Extinction and reintroduction of Parnassius apollo in the Pieniny National Park (Polish Carpathians)

  • Published source details Witkowski Z.J., Adamski P., Kosior A. & Plonka P (1997) Extinction and reintroduction of Parnassius apollo in the Pieniny National Park (Polish Carpathians). Biologia, 52, 199-208.


This study is summarised as evidence for the following.

Action Category

Remove or control non-native or problematic plants

Action Link
Butterfly and Moth Conservation
  1. Remove or control non-native or problematic plants

    A before-and-after study in 1991–1994 in a limestone montane grassland reserve in southern Poland (Witkowski et al 1997) found that removing trees and shrubs, in addition to releasing captive bred adults and pupae, increased Apollo butterfly Parnassius apollo numbers, and allowed adults from two previously separated populations to mix.
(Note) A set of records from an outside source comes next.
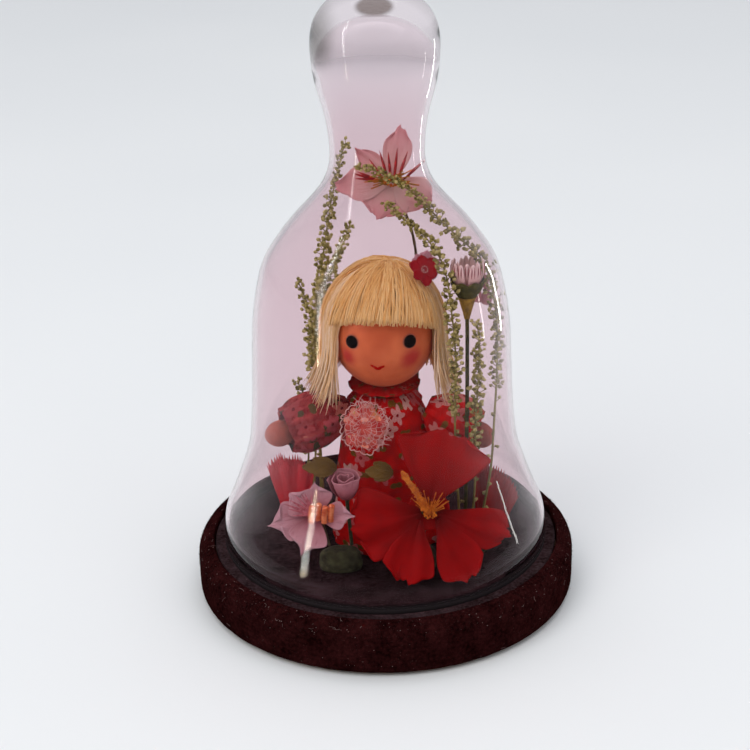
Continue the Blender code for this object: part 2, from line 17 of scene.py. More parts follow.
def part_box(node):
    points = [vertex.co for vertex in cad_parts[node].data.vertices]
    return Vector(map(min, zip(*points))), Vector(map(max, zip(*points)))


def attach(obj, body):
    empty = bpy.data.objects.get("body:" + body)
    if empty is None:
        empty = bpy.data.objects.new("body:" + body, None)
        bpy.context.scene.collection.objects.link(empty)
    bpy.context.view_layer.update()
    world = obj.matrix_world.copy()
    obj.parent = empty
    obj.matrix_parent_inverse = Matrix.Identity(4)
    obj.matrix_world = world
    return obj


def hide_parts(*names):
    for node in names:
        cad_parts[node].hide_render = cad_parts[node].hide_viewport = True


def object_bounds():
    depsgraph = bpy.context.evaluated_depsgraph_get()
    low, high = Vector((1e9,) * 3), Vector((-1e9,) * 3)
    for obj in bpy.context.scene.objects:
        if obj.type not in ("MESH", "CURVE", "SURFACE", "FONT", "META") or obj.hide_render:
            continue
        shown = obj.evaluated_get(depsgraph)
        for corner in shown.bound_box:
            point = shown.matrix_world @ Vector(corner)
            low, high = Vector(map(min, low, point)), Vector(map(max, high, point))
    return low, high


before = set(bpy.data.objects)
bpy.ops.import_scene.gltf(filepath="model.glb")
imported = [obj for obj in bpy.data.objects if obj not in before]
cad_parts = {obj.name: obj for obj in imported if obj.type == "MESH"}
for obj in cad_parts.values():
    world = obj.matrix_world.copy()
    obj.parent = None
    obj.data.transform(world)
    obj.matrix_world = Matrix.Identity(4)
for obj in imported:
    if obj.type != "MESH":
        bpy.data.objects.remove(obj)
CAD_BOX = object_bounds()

MM = 0.001
FRONT = Vector((0, -1, 0))
UP = Vector((0, 0, 1))
WELD_GAP = 0.002
noise.seed_set(7)  # without a seed, vector noise differs from run to run


# ---------------------------------------------------------------- reading the frame

@lru_cache(maxsize=None)
def merged(node):
    """A node's vertices in millimetres, each place once, and which ones its edges join."""
    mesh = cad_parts[node].data
    places, index = {}, []
    for vert in mesh.vertices:
        key = tuple(round(c / MM, 2) for c in vert.co)
        index.append(places.setdefault(key, len(places)))
    joined = {i: set() for i in range(len(places))}
    for edge in mesh.edges:
        a, b = (index[v] for v in edge.vertices)
        if a != b:
            joined[a].add(b)
            joined[b].add(a)
    return [Vector(p) for p in places], joined


@lru_cache(maxsize=None)
def span(node):
    """A node's box in millimetres: its lowest corner, highest corner and middle."""
    low, high = (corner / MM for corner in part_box(node))
    return low, high, (low + high) / 2


def meridian(node, centre_x=0.0):
    """The (radius, height) outline that a turned node was spun from, in order along it."""
    points, joined = merged(node)
    flat = {i for i, p in enumerate(points) if abs(p.y) < 0.02 and p.x - centre_x > -0.02}
    steps = {i: joined[i] & flat for i in flat}
    walk = [min(flat, key=lambda i: (len(steps[i]), points[i].z, points[i].x))]
    while True:
        ahead = sorted(steps[walk[-1]] - set(walk), key=lambda i: points[i].x)
        if not ahead:
            break
        walk.append(ahead[-1])
    return [(points[i].x - centre_x, points[i].z) for i in walk]


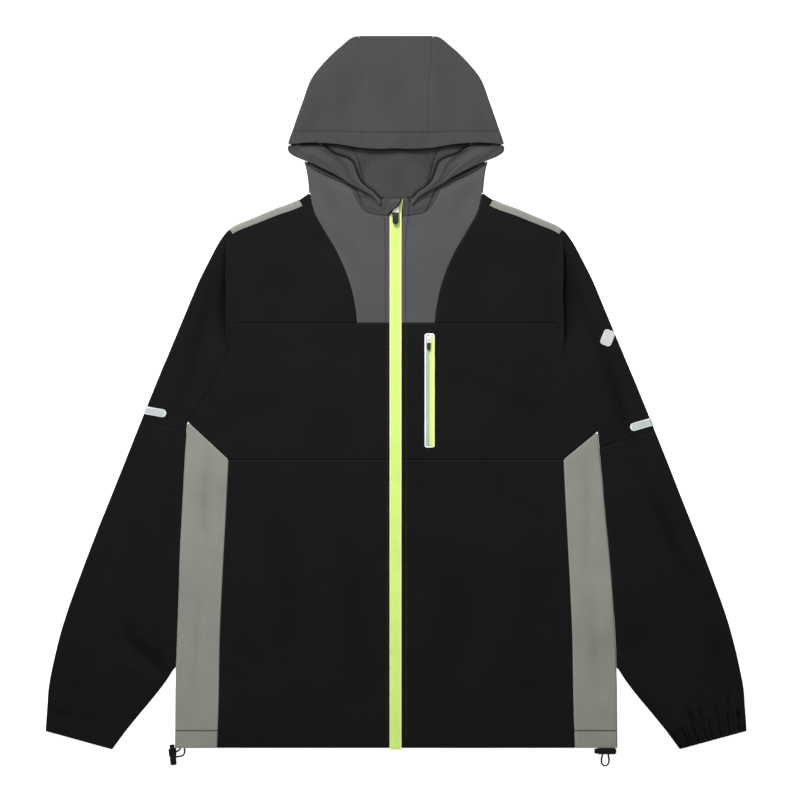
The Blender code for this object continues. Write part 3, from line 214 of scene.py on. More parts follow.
# Zips: y, inner edge, outer edge.
ZIP_TOP_DROP = 0.4
TAPE = {
    LEFT: ((-463.5, 0.0, 8.2), (-462.0, 0.0, 8.2), (180.0, 0.0, 8.2), (230.6, 0.2, 8.2),
           (234.6, 0.2, 4.0)),
    RIGHT: ((-463.5, 0.0, 7.0), (-462.0, 0.0, 7.0), (180.0, 0.0, 7.0), (232.0, 0.2, 7.0),
            (242.0, 3.9, 8.0), (252.4, 7.2, 9.0)),
}
GUARD_TOP = 3.05
GUARD_HALF_WIDTH = 7.6
GUARD_ENDS = (212.0, 252.8)
POCKET_CENTRE = (43.6, 2.6)
POCKET_SIZE = (13.0, 148.2)
POCKET_BORDER = 2.2
POCKET_WELT = 3.2
POCKET_EDGE_SIZE = (2.9, 141.0)
POCKET_EDGE_CENTRE = (48.75, 0.2)

# Points well inside each part of the garment, which tell the outer side of its edges.
BODY_INSIDE = (80.0, 100.0)
SLEEVE_INSIDE = (200.0, 0.0)
HOOD_INSIDE = (20.0, 340.0)
OPENING_INSIDE = (60.0, 330.0)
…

Removing trees and shrubs from an area with two small, separated populations of Apollo butterflies, along with releasing captive bred individuals, increased the total number of adults observed from 22 in 1991 to 60 in 1994. Mark-recapture surveys estimated that the total population increased from 44 adults in 1992 to 67 in 1994, and showed that the previously separated populations were mixing. In 1992, trees and shrubs were removed from an area of scree in the Pieniny Mountains, creating a corridor between the locations of two Apollo butterfly populations. From 1991–1994, captive bred butterflies were also released annually at the site (339 males, 362 females and four pupae in total). Butterfly numbers were recorded each year but survey details are not provided. Mark-recapture surveys were also conducted in 1992–1994 to estimate population size and determine connectivity between the original two populations.